Investor State Dispute Settlement

One of the main areas of concern in TTIP for the US and EU is the Investor State Dispute Settlement mechanism, which provides arbitration procedures to protect investment.  This area remains unresolved as various governments of the individual EU member countries are concerned that it undermines their sovereignty and legal systems. This debate goes beyond considerations specific to the Mittelstand as it equally impacts large companies and governments.

Beneficial to the German Mittelstand, Beneficial to Germany?
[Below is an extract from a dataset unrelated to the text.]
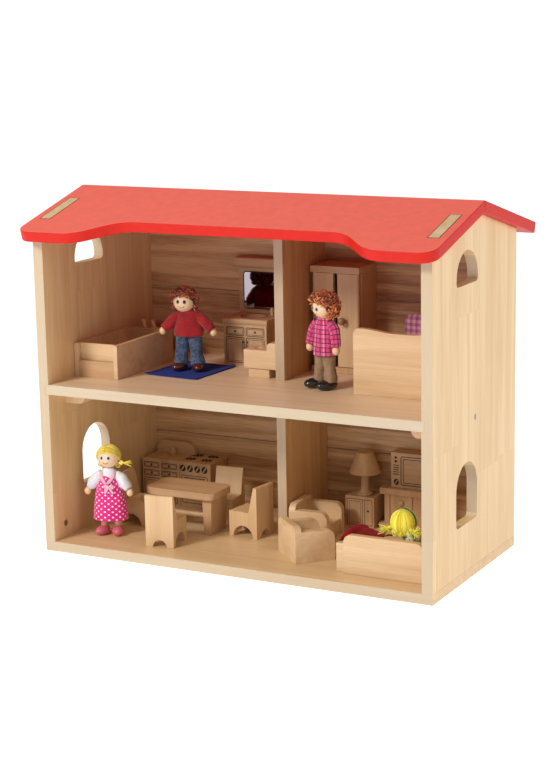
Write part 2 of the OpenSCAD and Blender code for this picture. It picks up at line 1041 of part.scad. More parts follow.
module red_blanket() {
    last = len(blanket_line) - 1;
    color("firebrick")
        placed(0, blanket_y[0], foot_gap)
            along_y(blanket_y[1] - blanket_y[0])
                polygon(concat(
                    blanket_line,
                    [for (i = [last:-1:0]) blanket_line[i] + blanket_t * [i < 3 ? -0.9 : 0, i < 2 ? 0.2 : 1]]
                ));
}

// ---- dolls ----

// Plain figure facing -Y. hand is a hand's distance to the side, towards the front and up,
// hem is the clothes' lower edge: its height and width.
module standing_doll(height, hand, hair_r, hem) {
    shoulder_z = 0.71 * height;
    shoulder_w = 24;
    body_d = 21;
    shoe_r = 6;
    leg_r = 5.4;
    leg_x = 8.8;
    arm_r = 4.5;
    hand_r = 5;
    head_z = height - hair_r;
    translate([0, -body_d / 2, 0])
        along_y(body_d)
            polygon([
                [-hem[1] / 2, hem[0]], [hem[1] / 2, hem[0]],
                [shoulder_w / 2, shoulder_z], [-shoulder_w / 2, shoulder_z]
            ]);
    for (side = [-1, 1]) {
        translate([side * leg_x, -13, shoe_r])
            rotate([-90, 0, 0])
                cylinder(h = 20, r = shoe_r);
        translate([side * leg_x, 0, shoe_r])
            cylinder(h = hem[0], r = leg_r);
        bar([side * 6, 0, shoulder_z - 7], [side * hand[0], -hand[1], hand[2]], arm_r);
        translate([side * hand[0], -hand[1], hand[2]])
            sphere(hand_r);
    }
    translate([0, 0, shoulder_z - 2])
        cylinder(h = head_z - shoulder_z, r = 5);
    translate([0, 0, head_z])
        sphere(hair_r);
}

module red_shirt_doll() {
    color("firebrick")
        placed(red_doll_at.x, red_doll_at.y, upstairs_z + mat_size.z + foot_gap, 12)
            standing_doll(red_doll_h, [31, 2.5, 50], 16.5, [44, 36]);
}

module plaid_shirt_doll() {
    color("hotpink")
        placed(plaid_doll_at.x, plaid_doll_at.y, upstairs_z, -10)
            standing_doll(plaid_doll_h, [21, 2.5, 48], 18, [40, 32]);
}

module pink_dress_doll() {
    color("deeppink")
        placed(pink_doll_at.x, pink_doll_at.y, ground_z, 14)
            standing_doll(pink_doll_h, [27, 3.5, 54], 15, [20, 42]);
}

// Doll sitting along the sofa, facing -X, with its legs stretched towards the left arm
module sofa_doll() {
    seat_z = ground_z + sofa_seat_h + foot_gap;
    hip = [207, 61, seat_z + 7];
    neck = [200, 59, seat_z + 31];
    head = [194, 57.2, seat_z + 40];
    knee = [144, 68, 45];
    foot = [126, 68, 51.8];
    color("gold")
        placed()
            union() {
                translate(hip)
                    sphere(7);
                bar(hip, neck, 9.5);
                translate(head)
                    sphere(13.2);
                translate(head + [1.5, 0.4, 1.2])
                    sphere(16);
                for (dy = [-7, 7]) {
                    bar(hip + [0, dy / 2, 0], knee + [0, dy, 0], 4.4);
                    bar(knee + [0, dy, 0], foot + [0, dy, 0], 3.2);
                    translate(foot + [0, dy, 0])
                        sphere(4.2);
                }
            }
}

floor_board();
left_wall();
right_wall();
upper_floor();
lower_partition();
upper_partition();
back_plank(1);  // back_plank_1
back_plank(2);  // back_plank_2
back_plank(3);  // back_plank_3
back_plank(4);  // back_plank_4
front_roof_panel();
back_roof_panel();
shelf_cleats();
wall_fasteners();
bathtub_sides();
bathtub_ends();
bathtub_liner();
bathtub_taps();
bath_mat();
vanity_cabinet();
vanity_counter();
vanity_mirror_board();
vanity_mirror();
vanity_canopy();
vanity_tap();
toilet_body();
toilet_pedestal();
wardrobe_case();
wardrobe_cornice();
wardrobe_left_door();
wardrobe_right_door();
wardrobe_left_knob();
wardrobe_right_knob();
wardrobe_hinge_pins();
bed_foot_board();
bed_head_board();
bed_base();
bed_pillow();
kitchen_cabinet();
kitchen_fittings();
table_top();
table_trestle();
chair(1);  // chair_1
chair(2);  // chair_2
chair(3);  // chair_3
chair(4);  // chair_4
armchair(1);  // armchair_1
armchair(2);  // armchair_2
side_cabinet();
lamp_stand();
lamp_shade();
television_cabinet();
television();
sofa_frame();
sofa_seat();
red_blanket();
red_shirt_doll();
plaid_shirt_doll();
pink_dress_doll();
sofa_doll();
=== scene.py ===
"""Looks of the wooden dollhouse: materials, soft pieces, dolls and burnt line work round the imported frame."""

import math
import random

import bpy
from mathutils import Matrix, Vector, noise


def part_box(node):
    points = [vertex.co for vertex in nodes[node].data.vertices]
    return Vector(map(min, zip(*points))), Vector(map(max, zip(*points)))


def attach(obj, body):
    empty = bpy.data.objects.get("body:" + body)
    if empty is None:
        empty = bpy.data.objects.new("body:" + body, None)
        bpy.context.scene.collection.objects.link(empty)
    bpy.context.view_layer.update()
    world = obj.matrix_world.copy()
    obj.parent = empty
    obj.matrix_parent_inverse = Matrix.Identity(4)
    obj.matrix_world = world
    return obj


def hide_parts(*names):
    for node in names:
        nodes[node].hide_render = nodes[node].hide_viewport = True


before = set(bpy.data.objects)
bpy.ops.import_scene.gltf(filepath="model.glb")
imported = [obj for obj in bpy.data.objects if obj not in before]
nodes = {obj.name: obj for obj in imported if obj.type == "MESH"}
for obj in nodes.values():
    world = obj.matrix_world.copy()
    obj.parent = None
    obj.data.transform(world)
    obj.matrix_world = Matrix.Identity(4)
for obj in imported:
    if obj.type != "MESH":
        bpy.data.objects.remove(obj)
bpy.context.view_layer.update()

MM = 0.001
UP = Vector((0, 0, 1))
RIGHT = Vector((1, 0, 0))
FRONT = Vector((0, -1, 0))


# ---- material graphs ----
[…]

The German Mittelstand is well placed to benefit in a number of ways from TTIP, but this will require each company to perform their own analysis to determine the scale of the associated benefits and costs, as these are dependent on their industry, products and processes. Where benefits outweigh costs, TTIP will give Mittelstand companies access to an increased client base, potential for growth and resilience to competition in the global economy, thereby further expanding the success of Mittelstand companies beyond Germany’s borders.
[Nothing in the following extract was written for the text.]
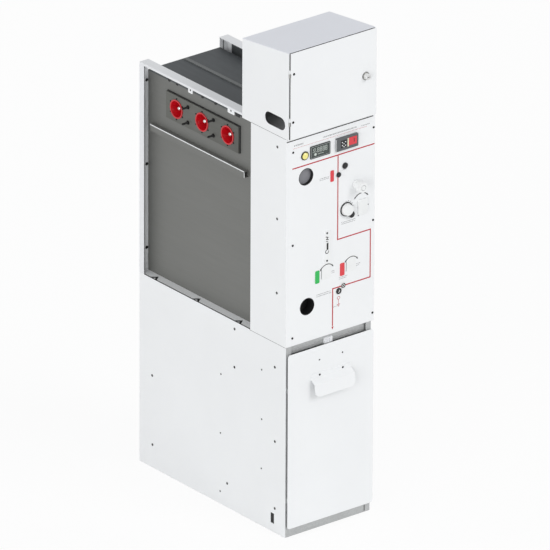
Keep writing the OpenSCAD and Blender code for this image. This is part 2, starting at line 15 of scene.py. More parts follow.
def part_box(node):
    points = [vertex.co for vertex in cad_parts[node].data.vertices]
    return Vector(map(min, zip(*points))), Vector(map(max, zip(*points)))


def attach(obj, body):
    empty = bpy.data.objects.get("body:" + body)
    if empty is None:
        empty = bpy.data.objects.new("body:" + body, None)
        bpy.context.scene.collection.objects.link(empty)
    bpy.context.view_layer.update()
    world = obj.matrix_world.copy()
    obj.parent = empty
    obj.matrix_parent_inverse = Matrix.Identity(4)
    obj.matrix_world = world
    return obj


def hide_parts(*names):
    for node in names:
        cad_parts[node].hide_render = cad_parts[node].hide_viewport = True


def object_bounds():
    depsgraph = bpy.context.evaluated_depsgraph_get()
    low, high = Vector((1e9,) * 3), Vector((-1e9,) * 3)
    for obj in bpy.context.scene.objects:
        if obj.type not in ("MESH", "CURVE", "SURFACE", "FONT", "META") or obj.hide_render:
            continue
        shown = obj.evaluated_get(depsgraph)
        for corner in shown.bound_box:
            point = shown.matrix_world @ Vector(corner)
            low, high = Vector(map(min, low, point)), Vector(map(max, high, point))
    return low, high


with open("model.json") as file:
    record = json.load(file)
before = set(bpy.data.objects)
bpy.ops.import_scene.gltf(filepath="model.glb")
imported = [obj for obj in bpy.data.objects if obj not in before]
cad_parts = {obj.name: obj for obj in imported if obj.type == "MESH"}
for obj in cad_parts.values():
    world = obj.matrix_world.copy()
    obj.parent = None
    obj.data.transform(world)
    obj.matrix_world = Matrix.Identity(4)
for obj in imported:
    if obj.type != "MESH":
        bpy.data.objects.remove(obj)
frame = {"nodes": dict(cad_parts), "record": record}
CAD_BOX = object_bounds()

MM = 0.001
PRINT_T = 0.15 * MM        # thickness of a printed line
ROOT = "cubicle"

RECORD = frame["record"]
SLOT = {row["node"]: row["material_slot"] for row in RECORD["subparts"]}
BODY = {node: body for body, nodes in RECORD["behaviour"]["bodies"].items() for node in nodes}

# Local X, Y and Z become right, up and out of a front face
TO_FRONT = Matrix(((1, 0, 0), (0, 0, -1), (0, 1, 0))).to_4x4()


def corners(node):
    """Lowest and highest corner of a CAD node."""
    low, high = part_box(node)
    return Vector(low), Vector(high)


PANEL_LOW = corners("operating_panel")[0]


def on_panel(x, z, out=0.0):
    """Point on the operating panel: x right and z up from its lower left corner, in mm."""
    return Vector((PANEL_LOW.x + x * MM, PANEL_LOW.y - out * MM, PANEL_LOW.z + z * MM))


# ---------------------------------------------------------------- camera, floor and light

AZIMUTH, ELEVATION, ROLL = math.radians(-38.59), math.radians(23.99), math.radians(0.24)
LENS = 1000.0              # mm; long enough that the view is almost parallel
SENSOR = 36.0
FRAME_HEIGHT = 2.054       # metres of object that the picture spans
AIM = Vector((0.0642, -0.0082, 0.8555))


def make_camera():
    """The view of the photo, nearly parallel."""
    back = Vector((math.sin(AZIMUTH) * math.cos(ELEVATION),
                   -math.cos(AZIMUTH) * math.cos(ELEVATION), math.sin(ELEVATION)))
    right = Vector((math.cos(AZIMUTH), math.sin(AZIMUTH), 0))
    up = back.cross(right)
    right, up = (right * math.cos(ROLL) + up * math.sin(ROLL),
                 up * math.cos(ROLL) - right * math.sin(ROLL))
    data = bpy.data.cameras.new("camera")
    data.lens, data.sensor_width = LENS, SENSOR
    data.clip_end = 500.0
    camera = bpy.data.objects.new("camera", data)
    bpy.context.collection.objects.link(camera)
    place = AIM + back * (FRAME_HEIGHT * LENS / SENSOR)
    camera.matrix_world = Matrix((
        (right.x, up.x, back.x, place.x),
        (right.y, up.y, back.y, place.y),
        (right.z, up.z, back.z, place.z),
        (0, 0, 0, 1)))
    bpy.context.scene.camera = camera


WORLD_LEVEL = 0.66
# Name, azimuth and elevation in degrees, strength, angular spread in degrees
SUNS = [
    ("key", 18, 34, 0.80, 30),
    ("fill", -65, 10, 1.14, 40),
]


def make_lights():
    """A pale surround with a soft key from the upper right and a fill from the left."""
    world = bpy.data.worlds.new("studio")
    bpy.context.scene.world = world
    world.use_nodes = True
    nodes, links = world.node_tree.nodes, world.node_tree.links
    background = nodes["Background"]
    output = nodes["World Output"]
    background.inputs["Color"].default_value = (0.985, 0.995, 1.0, 1)
    background.inputs["Strength"].default_value = WORLD_LEVEL
    white = nodes.new("ShaderNodeBackground")
    white.inputs["Color"].default_value = (1, 1, 1, 1)
    white.inputs["Strength"].default_value = 1.0
    mix = nodes.new("ShaderNodeMixShader")
    path = nodes.new("ShaderNodeLightPath")
    links.new(path.outputs["Is Camera Ray"], mix.inputs[0])
    links.new(background.outputs[0], mix.inputs[1])
    links.new(white.outputs[0], mix.inputs[2])
    links.new(mix.outputs[0], output.inputs["Surface"])
    for name, azimuth, elevation, strength, spread in SUNS:
        data = bpy.data.lights.new(name, "SUN")
        data.energy = strength
        data.angle = math.radians(spread)
        lamp = bpy.data.objects.new(name, data)
        bpy.context.collection.objects.link(lamp)
        a, e = math.radians(azimuth), math.radians(elevation)
        towards = Vector((math.sin(a) * math.cos(e), -math.cos(a) * math.cos(e), math.sin(e)))
        lamp.rotation_euler = towards.to_track_quat("Z", "Y").to_euler()


FLOOR_SIZE = 60.0          # metres
FLOOR_GAP = 0.5 * MM
FLOOR_WHITE = 0.9          # share of plain white that the camera sees


def make_floor():
    """A plain pale floor that the camera sees as nearly white."""
    bpy.ops.mesh.primitive_plane_add(size=FLOOR_SIZE, location=(0, 0, CAD_BOX[0][2] - FLOOR_GAP))
    floor = bpy.context.object
    floor.name = "floor"
    mat = bpy.data.materials.new("floor")
    mat.use_nodes = True
    nodes, links = mat.node_tree.nodes, mat.node_tree.links
    diffuse = nodes["Principled BSDF"]
    diffuse.inputs["Base Color"].default_value = (0.93, 0.93, 0.93, 1)
    diffuse.inputs["Roughness"].default_value = 0.9
    glow = nodes.new("ShaderNodeEmission")
    glow.inputs["Color"].default_value = (1, 1, 1, 1)
    mix = nodes.new("ShaderNodeMixShader")
    path = nodes.new("ShaderNodeLightPath")
    part = nodes.new("ShaderNodeMath")
    part.operation = "MULTIPLY"
    part.inputs[1].default_value = FLOOR_WHITE
    links.new(path.outputs["Is Camera Ray"], part.inputs[0])
    links.new(part.outputs[0], mix.inputs[0])
    links.new(diffuse.outputs[0], mix.inputs[1])
    links.new(glow.outputs[0], mix.inputs[2])
    links.new(mix.outputs[0], nodes["Material Output"].inputs["Surface"])
    floor.data.materials.append(mat)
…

[1] The German definition of SMEs is up to 500 employees and up to €50m annual turnover

[2] https://www.kfw.de/Download-Center/Konzernthemen/Research/Research-englisch/PDF-Dateien-Paper-and-Proceedings/Internationalisation-in-Germanys-SME-sector.pdf

[3] //www.spiegel.de/wirtschaft/unternehmen/ttip-mittelstand-setzt-kaum-hoffnung-in-freihandelsabkommen-a-968383.html, (05/06/2015). TNS Infratest questioned 4025 companies with minimum annual sales of 2.5M Euro.